Danish Prime Minister Lars Lokke Rasmussen said that 96 percent of all Danish boys play video games at least twice a week. And now Rasmussen can count himself as a gamer, too.
The Prime Minister visisted Denmark-based Counter-Strike: Global Offensive team Astralis' headquarters and played some games with them. This was part of the Ministry of Culture's continued efforts to support the esports industry and break stereotypes about what it means to be a gamer in Denmark.
This includes sharing what pro players actually do for people in the country who may not be aware of what it means to play games professionally.
"They are in the cellars and the rooms behind closed doors and parents are thinking, ‘What are they actually doing?’ [Parents] can look at Astralis and see that gaming is about meeting people in real life. It’s about good sleeping habits [and] nutrition.
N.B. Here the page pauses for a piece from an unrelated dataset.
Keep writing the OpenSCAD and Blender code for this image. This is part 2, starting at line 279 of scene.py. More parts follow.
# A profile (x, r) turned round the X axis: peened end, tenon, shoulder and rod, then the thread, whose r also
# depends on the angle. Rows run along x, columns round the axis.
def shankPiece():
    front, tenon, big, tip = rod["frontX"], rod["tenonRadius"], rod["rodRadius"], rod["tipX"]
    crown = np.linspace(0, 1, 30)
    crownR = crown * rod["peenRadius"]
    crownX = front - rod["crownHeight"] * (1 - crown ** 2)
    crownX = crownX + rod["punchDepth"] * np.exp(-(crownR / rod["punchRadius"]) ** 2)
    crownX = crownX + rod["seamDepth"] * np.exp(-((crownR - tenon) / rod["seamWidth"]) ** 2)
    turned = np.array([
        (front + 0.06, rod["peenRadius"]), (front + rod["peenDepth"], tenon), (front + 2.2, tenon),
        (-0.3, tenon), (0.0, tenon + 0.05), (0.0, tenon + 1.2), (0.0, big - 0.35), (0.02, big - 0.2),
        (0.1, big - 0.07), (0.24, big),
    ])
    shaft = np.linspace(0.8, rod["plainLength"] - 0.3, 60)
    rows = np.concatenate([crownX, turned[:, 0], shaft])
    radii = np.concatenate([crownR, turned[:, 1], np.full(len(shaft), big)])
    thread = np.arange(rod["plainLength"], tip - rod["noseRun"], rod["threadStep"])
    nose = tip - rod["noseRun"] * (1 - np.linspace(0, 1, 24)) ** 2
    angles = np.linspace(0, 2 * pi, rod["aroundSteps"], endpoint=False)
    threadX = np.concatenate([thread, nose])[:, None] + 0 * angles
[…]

It’s about physical activity," Rasmussen said.
Rasmussen called Astralis "role models" and believes continued efforts with the pro team will change the opinions of some of his colleagues who still feel that gaming is not a sport.
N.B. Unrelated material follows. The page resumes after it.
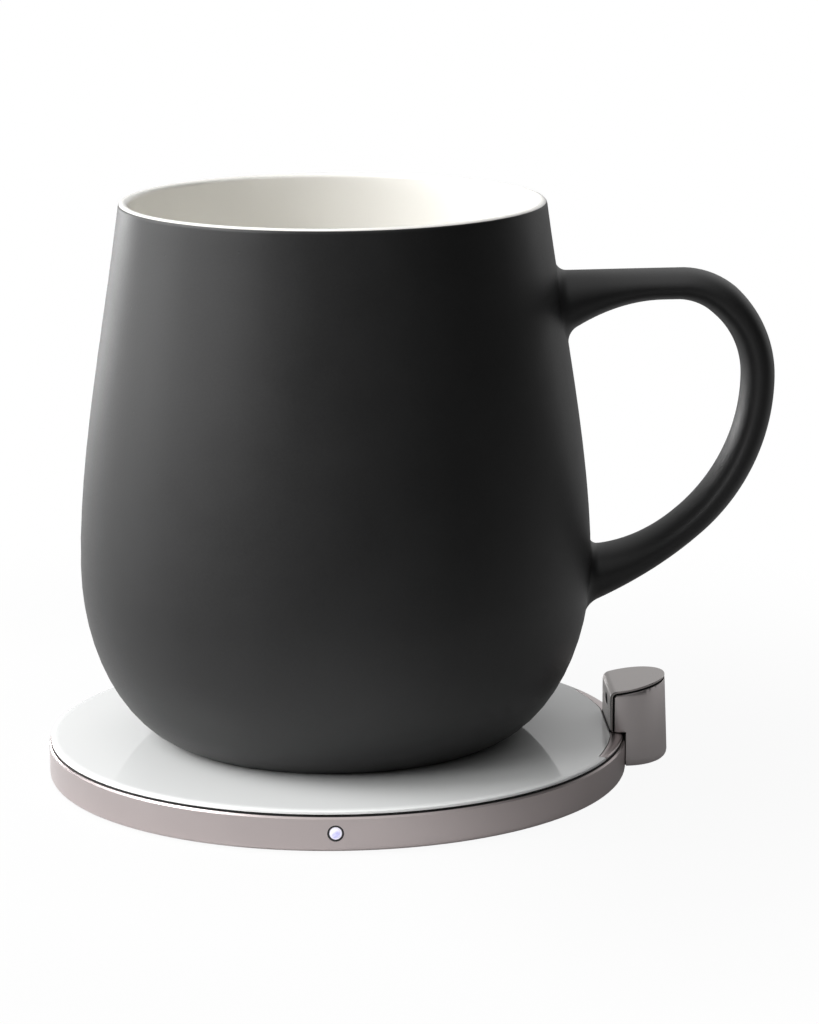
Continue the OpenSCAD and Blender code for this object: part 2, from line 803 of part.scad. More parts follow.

According to Astralis' Lukas "gla1ve" Rossander, the Prime Minister didn't just play CS:GO. He also spent a couple of hours chatting with the team and listening to what the pro players had to say about the esports industry.
Astralis is currently one of the top teams to beat in Counter-Strike. This year they've placed first at two big events, including the Katowice major. They've already earned $675,000 this year and are likely to earn even more as the year continues.
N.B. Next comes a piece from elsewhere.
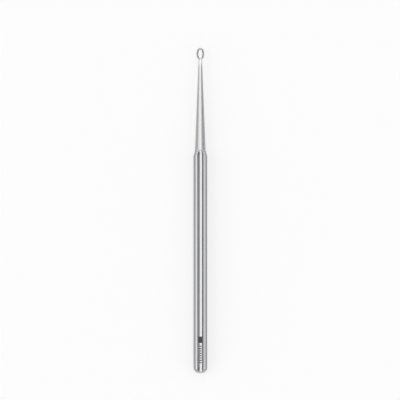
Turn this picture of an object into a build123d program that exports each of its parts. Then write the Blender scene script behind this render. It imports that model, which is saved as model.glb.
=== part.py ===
"""Straight ear curette: an octagonal bar turned down to a long taper that ends in an open oval loop.

It is one piece of stainless steel. The instrument lies on one flat of its handle, with +Y running
from the butt to the loop and +Z up. The loop lies level, with its bevelled face up.
The origin is on the surface that the handle rests on, under the middle of the overall length.
Sizes are in millimetres. A station is a distance along the axis, measured from the butt.
"""

import os
from math import acos, atan2, cos, degrees, pi, radians, sin, tan

from build123d import *

# Bar stock and handle
OVERALL_LENGTH = 165.0
BAR_SIDES = 8
BAR_ACROSS_FLATS = 6.85
BAR_EDGE_RADIUS = 0.3
HANDLE_LENGTH = 112.0

# Turned ends of the handle: half ellipses, just wide enough to clear the corners of the bar
DOME_CLEARANCE = 0.06
DOME_DEPTH = 4.9
BUTT_FLAT_DIAMETER = 2.6
BUTT_EDGE_RADIUS = 0.3

# Round tapered shank
SHANK_BASE_DIAMETER = 5.2
SHANK_BASE_FILLET = 0.8
SHANK_TIP_DIAMETER = 1.9

# Flattened neck between the shank and the loop
NECK_LENGTH = 1.65
NECK_BLEND_LENGTH = 1.3
NECK_BLEND_STEPS = 4
NECK_WIDTH = 1.6
NECK_CROTCH_FILLET = 0.5

# Open loop: an oval of four tangent arcs, rounded outside and bevelled inside from its front face
LOOP_LENGTH = 5.95
LOOP_WIDTH = 3.85
LOOP_SIDE_RADIUS = 6.0
LOOP_WALL = 0.9
LOOP_THICKNESS = 1.25
LOOP_EDGE_RADIUS = 0.36
LOOP_FRONT_RIM = 0.12
LOOP_BEVEL_ANGLE = 35.0
LOOP_INNER_EDGE_RADIUS = 0.12

apothem = BAR_ACROSS_FLATS / 2
dome_radius = apothem / cos(pi / BAR_SIDES) + DOME_CLEARANCE
butt_radius = BUTT_FLAT_DIAMETER / 2
base_radius = SHANK_BASE_DIAMETER / 2
tip_radius = SHANK_TIP_DIAMETER / 2
loop_root = OVERALL_LENGTH - LOOP_LENGTH
loop_centre = OVERALL_LENGTH - LOOP_LENGTH / 2
shank_tip = loop_root - NECK_LENGTH
blend_end = shank_tip + NECK_BLEND_LENGTH


def dome_angle(radius):
    """Angle of the dome's ellipse, in degrees from its widest section, at this radius."""
    return degrees(acos(radius / dome_radius))


def dome_height(radius):
    """Axial distance from the dome's widest section to the section of this radius."""
    return DOME_DEPTH * sin(radians(dome_angle(radius)))


def bar_stock():
    """Octagonal bar with one flat underneath, as long as the shank reaches."""
    flat_below = 180 / BAR_SIDES
    section = RegularPolygon(apothem, BAR_SIDES, major_radius=False, rotation=flat_below)
    section = fillet(section.vertices(), BAR_EDGE_RADIUS)
    return extrude(Plane.XZ * section, shank_tip, dir=(0, 1, 0))


def turned_shape():
    """Everything that the lathe leaves: the two domes, their eased edges and the long taper."""
    butt_widest = dome_height(butt_radius)
    front_widest = HANDLE_LENGTH - dome_height(base_radius)
    butt_turn = dome_angle(butt_radius)
    front_turn = dome_angle(base_radius)
    butt_arc = EllipticalCenterArc(
        (0, butt_widest), dome_radius, DOME_DEPTH, -butt_turn, arc_size=butt_turn
    )
    front_arc = EllipticalCenterArc(
        (0, front_widest), dome_radius, DOME_DEPTH, 0, arc_size=front_turn
    )
    outline = Curve() + [
        Line((0, 0), butt_arc @ 0),
        butt_arc,
        Line(butt_arc @ 1, front_arc @ 0),
        front_arc,
        Polyline(front_arc @ 1, (tip_radius, shank_tip), (0, shank_tip), (0, 0)),
    ]
    turned = revolve(make_face(outline.edges()), Axis.Y)
    root_edge = turned.edges().sort_by_distance((base_radius, HANDLE_LENGTH, 0))[0]
    turned = fillet(root_edge, SHANK_BASE_FILLET)
    butt_edge = turned.edges().sort_by_distance((butt_radius, 0, 0))[0]
    return fillet(butt_edge, BUTT_EDGE_RADIUS)


def oval(inset):
    """The loop's oval, moved inwards by this much: two end arcs joined by two flatter side arcs."""
    half_width = LOOP_WIDTH / 2 - inset
    half_length = LOOP_LENGTH / 2 - inset
    side_radius = LOOP_SIDE_RADIUS - inset
    end_radius = (2 * side_radius * half_width - half_width**2 - half_length**2) / (
        2 * (side_radius - half_length)
    )
    side_shift = side_radius - half_width
    end_shift = half_length - end_radius
    join_angle = degrees(atan2(end_shift, side_shift))
    right_side = CenterArc((-side_shift, 0), side_radius, -join_angle, 2 * join_angle)
    far_end = CenterArc((0, end_shift), end_radius, join_angle, 180 - 2 * join_angle)
    half = Curve() + [right_side, far_end]
    outline = half + half.rotate(Axis.Z, 180)
    return Pos(0, loop_centre) * make_face(outline.edges())


def loop_and_neck():
    """Flat blank that flows from the neck into the oval, then its rounded edges and its bevel."""
    strip = Pos(0, blend_end) * Rectangle(
        NECK_WIDTH, loop_centre - blend_end, align=(Align.CENTER, Align.MIN)
    )
    blank = strip + oval(0)
    crotches = blank.vertices().sort_by(Axis.Y)[2:4]
    blank = fillet(crotches, NECK_CROTCH_FILLET) - oval(LOOP_WALL)
    body = extrude(blank, LOOP_THICKNESS / 2, both=True)

    front = body.faces().sort_by(Axis.Z)[-1]
    bevel_width = LOOP_WALL - LOOP_EDGE_RADIUS - LOOP_FRONT_RIM
    bevel_depth = bevel_width / tan(radians(LOOP_BEVEL_ANGLE))
    body = chamfer(front.inner_wires()[0].edges(), bevel_width, bevel_depth, reference=front)

    back = body.faces().sort_by(Axis.Z)[0]
    body = fillet(back.inner_wires()[0].edges(), LOOP_INNER_EDGE_RADIUS)

    front = body.faces().sort_by(Axis.Z)[-1]
    back = body.faces().sort_by(Axis.Z)[0]
    outer_edges = front.outer_wire().edges() + back.outer_wire().edges()
    root_edges = outer_edges.sort_by(Axis.Y)[:2]
    return fillet(outer_edges - root_edges, LOOP_EDGE_RADIUS)


def neck_blend():
    """Smooth blend from the round tip of the shank to the flattened neck."""
    sections = [Plane.XZ.offset(-shank_tip) * Circle(tip_radius)]
    for step in range(1, NECK_BLEND_STEPS + 1):
        share = step / NECK_BLEND_STEPS
        flattened = share**2 * (3 - 2 * share)
        width = SHANK_TIP_DIAMETER + (NECK_WIDTH - SHANK_TIP_DIAMETER) * flattened
        thickness = SHANK_TIP_DIAMETER + (LOOP_THICKNESS - SHANK_TIP_DIAMETER) * flattened
        corner = tip_radius + (LOOP_EDGE_RADIUS - tip_radius) * flattened
        station = shank_tip + NECK_BLEND_LENGTH * share
        section = RectangleRounded(width, thickness, corner)
        sections.append(Plane.XZ.offset(-station) * section)
    return loft(sections)


def ear_curette():
    """The whole instrument, moved to lie on its flat with the origin under its middle."""
    handle_and_shank = bar_stock() & turned_shape()
    curette = handle_and_shank + neck_blend() + loop_and_neck()
    return Pos(0, -OVERALL_LENGTH / 2, apothem) * curette


os.makedirs("parts", exist_ok=True)
export_step(ear_curette(), "parts/ear_curette.step")
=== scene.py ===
"""Straight ear curette of satin stainless steel, lying on one flat of its octagonal handle.

The frame gives the instrument's length and the width of its handle. The same form is modelled
here with a finer mesh: a turned handle, on which the flats are ground, a flat blank for the loop,
whose neck is drawn back until it is round, and the long taper between the two. Lengths are in
metres, angles in degrees. A station is a place along the instrument, and an outline is drawn as
distances from the long axis and stations.
"""

from math import atan, atan2, cos, degrees, pi, radians, sin, sqrt, tan

import bmesh
import bpy
from mathutils import Matrix, Vector


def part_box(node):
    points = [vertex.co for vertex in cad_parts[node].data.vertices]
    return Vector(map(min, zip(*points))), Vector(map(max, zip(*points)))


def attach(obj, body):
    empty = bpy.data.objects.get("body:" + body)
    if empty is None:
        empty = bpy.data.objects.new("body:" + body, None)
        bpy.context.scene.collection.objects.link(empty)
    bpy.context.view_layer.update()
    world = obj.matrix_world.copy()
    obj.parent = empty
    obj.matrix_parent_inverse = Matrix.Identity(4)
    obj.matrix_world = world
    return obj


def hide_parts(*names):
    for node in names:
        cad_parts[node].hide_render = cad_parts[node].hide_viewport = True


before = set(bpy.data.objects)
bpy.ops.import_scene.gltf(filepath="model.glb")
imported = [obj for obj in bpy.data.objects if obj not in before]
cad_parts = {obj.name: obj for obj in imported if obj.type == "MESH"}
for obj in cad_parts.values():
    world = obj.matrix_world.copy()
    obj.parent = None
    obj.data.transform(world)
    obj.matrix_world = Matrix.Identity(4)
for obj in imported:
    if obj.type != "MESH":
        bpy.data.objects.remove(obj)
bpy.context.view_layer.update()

cad_low, cad_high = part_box("ear_curette")
MM = 0.001

# Sizes from the frame
BUTT = cad_low.y
TIP = cad_high.y
ACROSS_FLATS = cad_high.z - cad_low.z
APOTHEM = ACROSS_FLATS / 2
AXIS_HEIGHT = cad_low.z + APOTHEM

# Handle: a turned blank with a domed butt and a coned front, just wider than the bar's corners
BAR_SIDES = 8
HANDLE_LENGTH = 113.0 * MM
DOME_CLEARANCE = 0.06 * MM
COLLAR_RADIUS = 2.63 * MM
FRONT_CONE = 18.0

# Flats: slightly crowned, with a thin crease before they roll over at the front and sweep out
# again. What is ground off reaches past both ends of the blank by the overrun.
CROWN_RADIUS = 6.8 * MM
BAR_EDGE_RADIUS = 0.35 * MM
COLLAR_RIM = 0.45 * MM
FRONT_CREASE = 8.0
CREASE_WIDTH = 0.08 * MM
FRONT_ROLL = 24.0
FRONT_ROLL_RADIUS = 2.8 * MM
FRONT_SWEEP = 4.5
FRONT_SWEEP_RADIUS = 5.28 * MM
OVERRUN = 0.3 * MM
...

Last year, Astralis received the coveted Intel Grand Slam championship title, which is awarded to the first team that wins four ESL or DreamHack Masters events within one calendar year. That earned them a cool $1 million.
But Rasmussen said that Astralis' mission is about more than just winning. They share the Prime Minister's views on making an impact in the esports industry.
"We’ve been through so much over the past two [to] three years that nothing really comes as a surprise anymore, but if we can contribute to making a difference for the gamers and esports in general, we love to be a part of it,” gla1ve said.
This wasn't Rasmussen's first time showing support for CS:GO. The Danish Prime Minister kicked off the Blast Pro Series tournament in Copenhagen in November of last year. He had been passionate about the industry before the Ministry of Culture stepped in, which has only helped to further his efforts.
The Danish government will be creating an esports panel in the near future. This will ensure the integrity of esports, fighting against cheating and other illegal activity.